How and When You'll Get Paid
The court's order is simple:
- Payment method: Capital One will issue payments automatically using the contact and banking info already on file. If you still have a Capital One account, it'll likely hit there. If you've closed your account, expect a check or ACH to your last-known address or linked bank.
- Expected timeline: payments are scheduled to go out around July 27, 2026, assuming no appeals are filed.
- If someone appeals: payments get delayed until the appeals process resolves. That can add months.
What You Should Actually Do
Almost nothing. That's the point.
But here are the few things worth doing this week:
- Make sure Capital One has your current contact info. If you've moved or changed your email since closing the account, log into Capital One online (or call) and update your address.
- Check that any closed account had a forwarding ACH or mailing address on file. A check sent to a 5-year-old address won't help you.
- Watch for the official settlement notice. It'll come from the settlement administrator, not from Capital One marketing. Real notices won't ask you to "verify your account" by clicking a link or paying a fee — those are scams.
- Don't pay anyone to "file your claim." There is no claim to file.
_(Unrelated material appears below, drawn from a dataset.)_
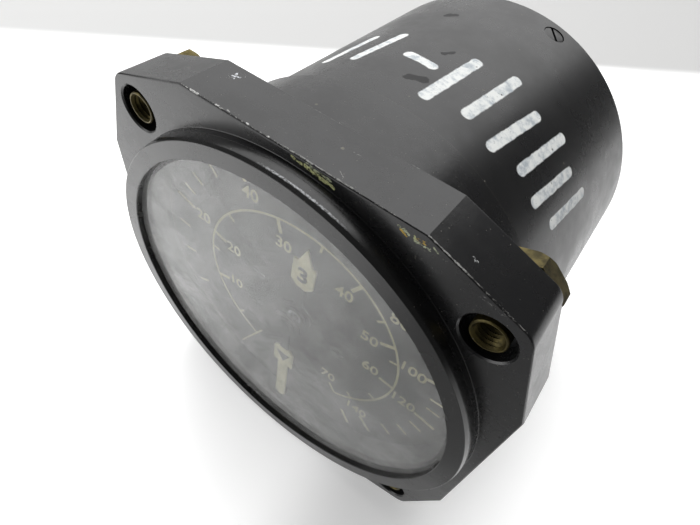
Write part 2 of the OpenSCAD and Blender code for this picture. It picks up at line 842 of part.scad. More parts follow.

If a website or "lawyer" offers to recover your settlement money for a percentage, walk away.
The Bigger Lesson
This is the second major bank to get smacked for this exact pattern in two years. The playbook — quietly launch a better-paying product, leave existing customers in the worse one, and hope nobody notices — works until it doesn't.
The fix on your end isn't to wait for a class action. It's to check your savings rate every 6 months. Most major banks offer a high-yield savings account that pays 10–20× what their default account pays. If you're earning 0.40% APY when the same bank offers 4.00% APY two clicks away, that's not bad luck — that's by design.
Log into your bank today. Check what your savings is actually earning. If the number is under 4% in 2026, move it.
The $425M settlement is the bank getting caught. Moving your money is how you stop being the customer they catch.